┏━━

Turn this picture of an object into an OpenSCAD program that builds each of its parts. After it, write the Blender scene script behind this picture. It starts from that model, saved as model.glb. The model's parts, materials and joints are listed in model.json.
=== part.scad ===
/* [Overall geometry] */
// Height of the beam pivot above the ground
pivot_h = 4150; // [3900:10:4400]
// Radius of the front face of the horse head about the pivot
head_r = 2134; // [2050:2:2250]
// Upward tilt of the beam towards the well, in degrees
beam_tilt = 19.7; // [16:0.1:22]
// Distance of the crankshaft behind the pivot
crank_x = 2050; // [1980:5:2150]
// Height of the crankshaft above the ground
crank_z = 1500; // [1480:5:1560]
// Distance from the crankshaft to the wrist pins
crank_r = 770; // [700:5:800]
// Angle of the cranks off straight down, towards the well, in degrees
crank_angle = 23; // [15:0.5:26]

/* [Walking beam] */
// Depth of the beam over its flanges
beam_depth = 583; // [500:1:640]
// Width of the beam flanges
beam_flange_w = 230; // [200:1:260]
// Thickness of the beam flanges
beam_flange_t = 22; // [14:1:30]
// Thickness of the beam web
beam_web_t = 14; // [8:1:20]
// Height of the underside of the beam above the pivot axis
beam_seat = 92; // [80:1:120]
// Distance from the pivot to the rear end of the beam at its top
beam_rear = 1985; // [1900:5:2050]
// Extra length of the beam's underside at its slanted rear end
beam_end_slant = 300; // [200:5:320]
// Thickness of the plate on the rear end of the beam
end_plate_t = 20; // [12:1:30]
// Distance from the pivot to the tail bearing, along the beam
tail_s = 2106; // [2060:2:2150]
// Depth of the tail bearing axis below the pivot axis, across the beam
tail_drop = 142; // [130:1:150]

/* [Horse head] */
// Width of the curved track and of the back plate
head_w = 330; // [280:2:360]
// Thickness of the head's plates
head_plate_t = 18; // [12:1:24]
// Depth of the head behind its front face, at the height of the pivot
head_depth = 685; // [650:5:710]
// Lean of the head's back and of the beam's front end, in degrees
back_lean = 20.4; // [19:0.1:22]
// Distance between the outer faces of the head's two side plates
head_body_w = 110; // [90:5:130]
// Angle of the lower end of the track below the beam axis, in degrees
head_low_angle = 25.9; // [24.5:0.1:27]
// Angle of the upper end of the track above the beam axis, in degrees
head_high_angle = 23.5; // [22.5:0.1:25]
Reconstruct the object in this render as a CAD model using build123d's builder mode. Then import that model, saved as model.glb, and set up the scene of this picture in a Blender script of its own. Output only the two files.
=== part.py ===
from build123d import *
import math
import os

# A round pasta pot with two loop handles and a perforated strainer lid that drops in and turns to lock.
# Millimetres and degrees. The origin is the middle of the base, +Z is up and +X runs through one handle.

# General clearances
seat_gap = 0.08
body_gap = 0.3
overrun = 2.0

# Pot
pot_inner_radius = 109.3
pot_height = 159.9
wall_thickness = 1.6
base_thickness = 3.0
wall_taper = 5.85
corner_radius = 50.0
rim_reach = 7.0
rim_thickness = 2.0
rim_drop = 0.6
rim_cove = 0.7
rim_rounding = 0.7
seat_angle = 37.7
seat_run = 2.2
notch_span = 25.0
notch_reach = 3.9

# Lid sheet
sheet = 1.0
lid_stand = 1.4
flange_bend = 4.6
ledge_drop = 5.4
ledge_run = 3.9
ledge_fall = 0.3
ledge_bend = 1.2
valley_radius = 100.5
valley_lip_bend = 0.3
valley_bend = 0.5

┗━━

#### Exercise description
Repeat, character for character, the lines of the material above from the line with "Reconstruct the object" through the line with "overrun = 2.0".

#### Written response
Reconstruct the object in this render as a CAD model using build123d's builder mode. Then import that model, saved as model.glb, and set up the scene of this picture in a Blender script of its own. Output only the two files.
=== part.py ===
from build123d import *
import math
import os

# A round pasta pot with two loop handles and a perforated strainer lid that drops in and turns to lock.
# Millimetres and degrees. The origin is the middle of the base, +Z is up and +X runs through one handle.

# General clearances
seat_gap = 0.08
body_gap = 0.3
overrun = 2.0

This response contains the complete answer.